Let $(x - 1)^2-2|x-1|+|k-3|=0$ be a quadratic equation. If ‘$x$’ and ‘$k$’ are both integers, then the distinct number of integer values of $x$ satisfying the equation is?
I thought to proceed like this: $$(x - 1)^2-2|x-1|+|k-3|=0\Longrightarrow |x - 1|^2-2|x-1|+|k-3|=0$$ Let us assume $|x-1|=y$. Then $$|x - 1|^2-2|x-1|+|k-3|=0 \Longrightarrow y^2-2y+|k-3|=0$$ Then I thought of making two cases for $|k-3|$, i.e., when $k \geq3$ and when $k \lt 3$ but I do not see a way to find the possible values of $y$ and then for $x$. Please help!
Thanks in advance!
It can be a bit easier to sort out the solutions of the equation by considering the properties of the curve in question.
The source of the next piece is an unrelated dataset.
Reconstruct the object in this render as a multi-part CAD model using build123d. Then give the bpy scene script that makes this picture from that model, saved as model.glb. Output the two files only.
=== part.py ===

Since absolute-values appear in the expression, we might first look at the curve $ \ y \ = \ (x – 1)^2 \ – \ 2·|x–1| \ \ . $ For $ \ x \ \ge \ 1 \ \ , $ this is $ \ y \ = \ (x – 1)^2 \ – \ 2·(x–1) \ = \ x^2 - 4x + 3 \ \ , $ for which the curve is an "upward-opening" parabola with its vertex at $ \ x \ = \ 2 \ \ . $ With $ \ x \ \le \ 1 \ \ , $ we have $ \ y \ = \ (x – 1)^2 \ + \ 2·(x–1) \ = \ x^2 - 1 \ \ , $ an "upward-opening" parabola with its vertex at $ \ x \ = \ 0 \ \ . $ So we have a "W-shaped" curve formed from parts of two parabolas "joined" at the symmetry axis $ \ x \ = \ 1 \ \ . $
We now include the absolute-value "constant term" which tells us the "vertical shift" to be made to the curve we've described. For $ \ y \ = (x – 1)^2 \ – \ 2|x–1| \ + \ |k–3| \ \ , $ the "join" of the two parts occurs at $ \ ( \ 1 \ , \ |k - 3| \ ) \ \ . $ The vertices of the individual parabolas $ \ x^2 - 4x + 3 \ $ and $ \ x^2 - 1 \ $ are both at $ \ y \ = \ -1 \ \ , $ so the "twin" vertices of our "W-curve" are located at $ \ ( \ 0 \ , \ |k - 3| - 1 \ ) \ $ and $ \ ( \ 2 \ , \ |k - 3| - 1 \ ) \ \ . $
The absolute-value constant term also imposes a symmetry on the curve, in that the curve is in the same position for equal values of $ \ |k - 3| \ \ $ and thus there is a symmetry for the behavior of the curve about the value $ \ k \ = \ 3 \ \ . $ For $ \ k \ = \ 3 \ \ , $ the "join-point" is on the $ \ x-$axis at $ \ ( 1 \ , \ 0 ) \ \ $ and the vertices are $ \ ( \ 0 \ , \ - 1 \ ) \ $ and $ \ ( \ 2 \ , \ - 1 \ ) \ \ . $ This tells us that there must be two other $ \ x-$intercepts found from the zeroes of $$ x^2 - 4x + 3 \ \ = \ \ (x \ - \ 1)·(x \ - \ 3) \ \ \ \text{and} \ \ \ x^2 - 1\ \ = \ \ (x \ - \ 1)·(x \ + \ 1) \ \ , $$ those being $ \ (-1 \ , \ 0) \ $ and $ \ (3 \ , \ 0) \ \ . $
For $ \ k \ = \ 2 \ $ or $ \ 4 \ \ , $ we have $ \ |k - 3| \ = \ +1 \ \ , $ which now places the twin vertices on the $ \ x-$axis at $ \ (0 \ , \ 0) \ $ and $ \ (2 \ , \ 0 ) \ \ . $ So there are no other $ \ x-$intercepts for our curve at these values of $ \ k \ \ . $ That brings our search to an end: for $ \ k \ < \ 2 \ $ or $ \ k \ > \ 4 \ \ , $ the two vertices will only be "raised higher" above the $ \ x-$axis, making no other integer (or real-number, for that matter) solutions for the equation possible.
Hence, the number of distinct integer solutions for $ \ (x – 1)^2 \ – \ 2·|x–1| \ + \ |k - 3| \ = \ 0 \ \ $ is five:
$ \mathbf{k \ = \ 3 \ \ : \ } \quad x \ = \ -1 \ , \ +1 \ , \ +3 \ \ \ ; \ \ \ \mathbf{k \ = \ 2 \ , \ 4 \ \ : \ } \quad x \ = \ 0 \ , \ +2 \ \ \ . $
(Because these are consecutive integers, there are no other solutions "lurking".)